Mary Kathleen could take it no more. She walked out on her Mormons, who were surely loyal, but unable to protect her. She began to protect herself with layers and layers of clothing she found in garbage cans.
"If your money made you so unhappy," I said, "why didn't you give it away?"
"I am!" she said. "After I die, you look in my left shoe, Walter. You will find my will in there. I leave The RAMJAC Corporation to its rightful owners, the American people." She smiled. It was harrowing to see such cosmic happiness expressed by gums and a rotten tooth or two.

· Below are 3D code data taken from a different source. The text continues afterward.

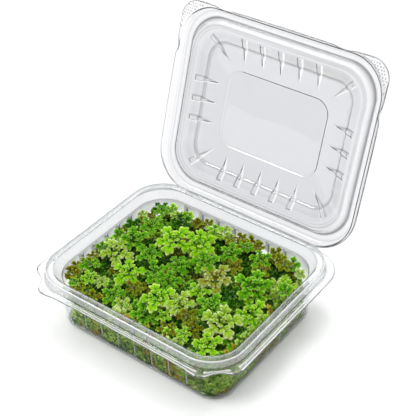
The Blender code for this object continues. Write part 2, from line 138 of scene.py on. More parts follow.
# Above the fern each rib is drawn as a slit of painted shade. The back and left walls carry painted
# shade there, with painted light and shade uneven between the ribs and a painted highlight beside each.
SLIT_HEIGHT = 28.0
SLIT_PAINTED_SHADE = 1.5
PAINTED_PLEATS_TOP = 36.1
PLEAT_PAINTED_LIGHT = 0.6
BACK_SHADE = 0.6
FOLD_PAINTED_HIGHLIGHT = 0.7

# The flanges: height, then outwards the share of their width, rise, how clear (down to painted shade at
# the edge), and how much painted highlight
FLANGE_TOP = 37.5
LID_FLANGE = 37.9
TRAY_FLANGE = (
    (0.12, 0, 0.3, 0), (0.28, 0, 0.6, 0.35), (0.42, 0, 0.6, 0.3), (0.55, 0, 0.3, 0.05), (0.7, 0, 0.4, 0.1),
    (0.82, 0, 0.8, 0.5), (0.92, 0, 0.5, 0.4), (0.965, -0.2, -0.9, 0.1), (1.0, -0.7, -1.0, 0),
)
LID_LIP = (
    (0.15, 0, 1, 0), (0.35, 0, 0.9, 0), (0.6, 0, 0.7, 0), (0.8, 0, 0.8, 0),
    (0.9, 0, 1, 0), (0.95, 0.2, -0.6, 0), (1.0, 0.7, -0.9, 0),
)
# A flange wider than this is a tab, and this clear
TAB_WIDTH = 6.0
TRAY_TAB_CLEAR = 0.35
LID_TAB_CLEAR = 0.85
# Right halves of the flanges' outlines: front corner with its tab, then the round back corner
TRAY_CORNER = (
    (50.0, -67.0), (56.0, -68.4), (61.5, -68.6), (65.2, -66.4), (66.7, -62.9), (68.8, -59.6),
    (71.4, -57.2), (75.8, -55.6), (79.6, -53.0), (80.5, -48.0), (80.0, -42.0),
)
TRAY_BACK_CORNER = ((59.0, 43.8), 21.0)
LID_CORNER_START = (
    (36.2, -65.8), (39.6, -65.2), (43.0, -64.5), (46.4, -64.5), (49.6, -65.1), (53.0, -65.9),
)
LID_CORNER_END = (
    (78.2, -38.0), (77.3, -35.6), (76.6, -33.2), (76.6, -31.6), (77.4, -29.4), (78.6, -27.0),
)
LID_TAB_CENTRE = (65.2, -52.9)
LID_TAB_RADIUS = 13.0
LID_BACK_CORNER = ((50.6, 36.8), 28.0)

# Dots on the lid's tabs: distance, sides, radius and height of foot and crest, height, depth in the
# tab, direction of their side with painted light (the other side has painted shade), rows and columns,
# and the area they keep to
DOT_STEP = 1.9
DOT_SIDES = 8
DOT_RINGS = ((0.72, 0.0), (0.46, 0.24))
DOT_HEIGHT = 0.3
DOT_DEPTH = 0.02
DOT_PAINTED_LIGHT_SIDE = 45.0
DOT_ROWS = (-65.0, -36.0)
DOT_COLUMNS = (48.0, 78.0)
DOT_MARGIN = 1.2
DOT_FRONT = -64.6
DOT_SIDE = 76.8
DOT_BEAD = ((51.0, -39.0), 26.4)

# Finger ribs of the lid: half width, depth, width of a side, length of the boxed outer part, how
# dark the painted shade on one side and at the outer end is (the other side gets painted light),
# width of these painted lines, and places in the shut lid's plan
FINGER_HALF_WIDTH = 2.6
FINGER_DEPTH = 1.2
FINGER_SIDE = 1.3
FINGER_BOX = 5.6
FINGER_SHADE = 0.7
FINGER_END_SHADE = 0.2
FINGER_LINE = 0.36
FINGERS_X = (-28.4, -14.2, 0.0, 14.2, 28.4)
FINGERS_Y = (-14.0, 0.0, 14.0)
FINGER_OUTER = 13.6
FINGER_LENGTH = 16.5
CORNER_FINGER = ((54.5, 45.0), (40.5, 31.5))

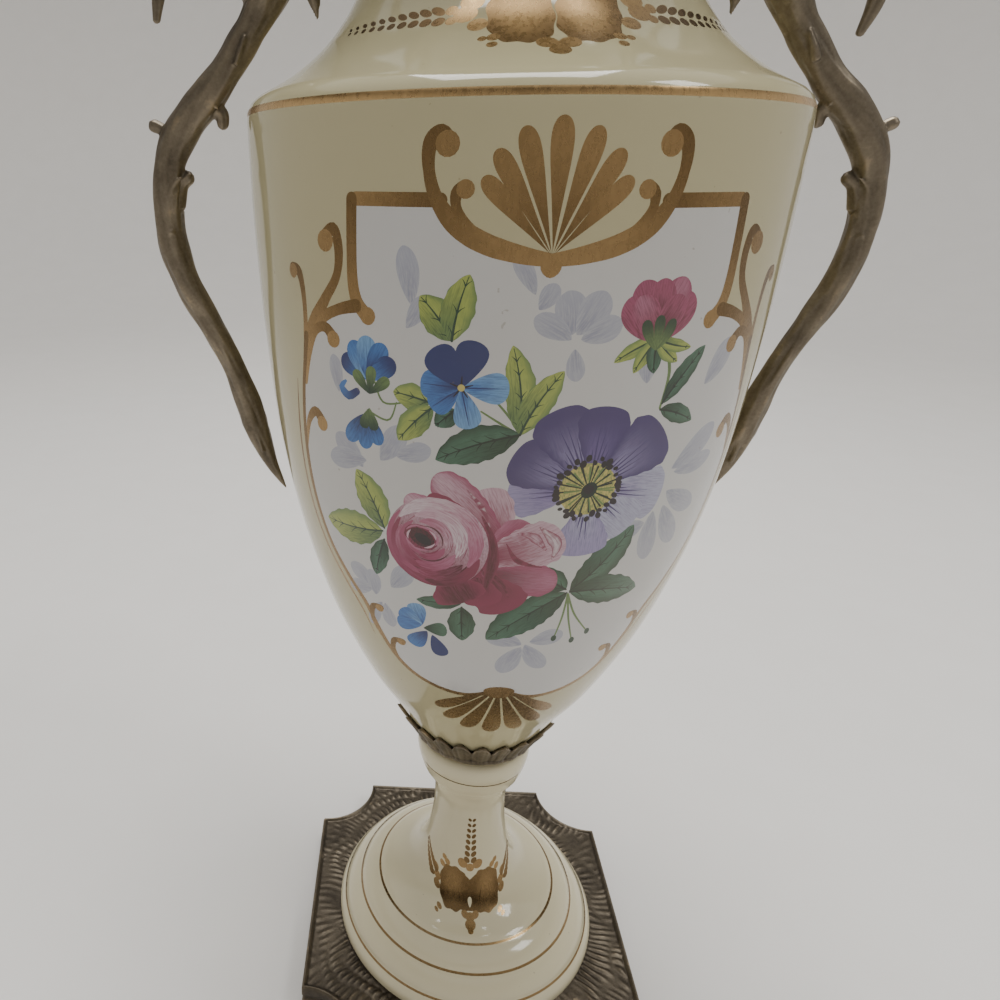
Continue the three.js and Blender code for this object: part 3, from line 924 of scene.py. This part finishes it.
def fan(art, root, direction, fingers, width):
    # club-shaped gold petals spread to both sides of one direction: each is (spread, length)
    for spread, length in fingers[::-1]:
        for side in ((1, -1) if spread else (1,)):
            art.petal(root, direction + side * spread, length, width * (1 - 0.003 * spread), "shade",
                      "gold", form=(1.15, 7, 0.5), start=0.5, gilt=1.0)


mist = [  # soft grey-blue leaves behind the bouquet: place, direction, length, width
    ((-36, 91), 150, 10, 6), ((-37, 90), 200, 9, 5.5), ((-36, 88), 100, 9, 5), ((-31, 93), 60, 10, 6),
    ((-34, 86), 250, 12, 4), ((-33, 86), 285, 9, 4.5), ((-39, 128), 140, 11, 6), ((-38, 130), 190, 12, 6),
    ((-34, 131), 60, 11, 6), ((-30, 133), 20, 9, 5), ((6, 163), 100, 9, 6.5), ((7, 163), 60, 10, 6.5),
    ((8, 162), 25, 9, 5.5), ((6, 162), 150, 9, 5), ((7, 160), 280, 7, 4), ((-2, 171), 120, 9, 3.6),
    ((-1, 168), 60, 6, 4), ((36, 130), 35, 16, 6.5), ((37, 129), 8, 14, 5), ((36, 124), 330, 14, 6),
    ((33, 119), 275, 15, 6), ((36, 120), 300, 15, 6), ((31, 116), 200, 6, 5), ((4, 79), 160, 10, 6),
    ((4, 78), 250, 12, 6), ((5, 79), 300, 12, 5.5), ((6, 80), 20, 9, 6), ((-27, 168), 100, 12, 5),
    ((-28, 163), 60, 8, 4), ((24, 152), 100, 8, 5), ((41, 150), 55, 12, 6), ((-46, 146), 100, 9, 4),
]


def paintMist(art):
    art.petals([(*row, "mistDeep", "mist") for row in mist], form=(0.7, 2, 0.6), edge="mist", bend=14,
               deep="white", streak=0.5)


def paintStem(art, path, width):
    art.line(path, [width, width, width * 0.7], "leafMid", deep="leafDeep", streak=0.3)


darkLeaf = ("teal", "leafDark", "leafDeep")
limeLeaf = ("leafLight", "leafMid", "leafDark")

leaves = [  # place, direction, length, width, tones, bend
    ((-33, 112), 118, 17, 8.6, limeLeaf, 16), ((-33.5, 111), 188, 19.5, 10.5, limeLeaf, -14),
    ((-33, 108.5), 258, 13, 5.6, darkLeaf, 12), ((-18, 161), 128, 11.5, 7.2, limeLeaf, 20),
    ((-18, 161), 78, 14, 7, limeLeaf, -16), ((-2.5, 141), 98, 20, 6.6, limeLeaf, 20),
    ((-2.5, 141), 62, 16.5, 6.4, limeLeaf, -20), ((-2.5, 141), 202, 19.5, 8.6, darkLeaf, 20),
    ((-22, 147), 170, 9, 6.2, limeLeaf, 10), ((-21.5, 146), 228, 12, 6.6, limeLeaf, 16),
    ((-16.5, 146), 225, 6, 5, darkLeaf, 0), ((14, 98), 52, 23, 9, darkLeaf, 16),
    ((14, 97.6), 352, 20.5, 9.6, darkLeaf, -18), ((13.2, 97.4), 222, 25, 10.4, darkLeaf, 16),
    ((12.8, 98.6), 150, 12, 7.6, darkLeaf, 20), ((-12, 93.2), 190, 12, 4.6, darkLeaf, -14),
    ((-12, 91.5), 274, 12.5, 7, darkLeaf, 6), ((28.8, 145.6), 340, 11, 4.6, darkLeaf, -20),
    ((29, 147), 52, 15.5, 5, darkLeaf, -10),
]


stems = [  # path, width
    ([(-2.5, 141), (-5, 145), (-9.5, 150)], 0.28), ([(-2.5, 141), (-6, 143), (-11, 146)], 0.28),
    ([(27, 161), (29.4, 154), (28.6, 146)], 0.42), ([(-35.5, 150), (-33, 145.5), (-26, 147)], 0.25),
    ([(-37.5, 143), (-32, 141.5), (-30, 146)], 0.25),
]


def paintLeaves(art):
    for path, width in stems:
        paintStem(art, path, width)
    for tip, dip in (((12.2, 81), 0.4), ((17.4, 79.4), -0.4), ((21.4, 82), -1.0)):
        middle = ((13.6 + tip[0]) / 2 + dip, (97 + tip[1]) / 2)
        paintStem(art, [(13.6, 97), middle, tip], 0.28)
        art.dot(tip[0], tip[1], 0.75, "leafDark", stretch=1.6, lean=90)
    for place, direction, length, width, tones, bend in leaves:
        art.leaf(place, direction, length, width, tones, bend, veins=5 if length > 15 else 3)


def paintBlueFlower(art, x, y, petals, eye):
    for direction, length, width, root, tip in petals:
        path = art.petal((x, y), direction, length, width, root, tip, deep="navy", streak=0.75, edge=tip)
        art.line(path[3:-3], [0.12, 0.16, 0.04], "navy")
    for k in range(5):
        angle = k * turn / 5 + 0.3
        art.line([(x, y), (x, y) + eye * oval(angle)], [0.3, 0.1], "ink")
    art.dot(x, y, 0.8, "straw")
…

I thought she had died. She had not.
"Mary Kathleen — ?" I said.
"I'm not dead yet," she said.
"I really am going to get help now," I said.
"If you do, I'll die," she said. "I can promise that now. I can die when I want to now. I can pick the time."
"Nobody can do that," I said.
"Shopping-bag ladies can," she said. "It's our special dispensation. We can't say when we will start dying. But once we do start, Walter, we can pick the exact time. Would you like me to die right now, at the count of ten?"
"Not now, not ever," I said.
"Then stay here," she said.
So I did. What else could I do?
"I want to thank you for hugging me," she said.
"Any time," I said.
"Once a day is enough," she said. "I've had my hug today."
"You were the first woman I ever really made love to," I said. "Do you remember that?"
"I remember the hugs," she said. "I remember you said you loved me. No man had ever said that to me before. My mother used to say it to me a lot — before she died."
I was starting to cry again.
"I know you never meant it,' she said.
"I did, I did," I protested. "Oh, my God — I did."
"It's all right," she said. "You couldn't help it that you were born without a heart. At least you tried to believe what the people with hearts believed — so you were a good man just the same."
She stopped breathing. She stopping blinking. She was dead.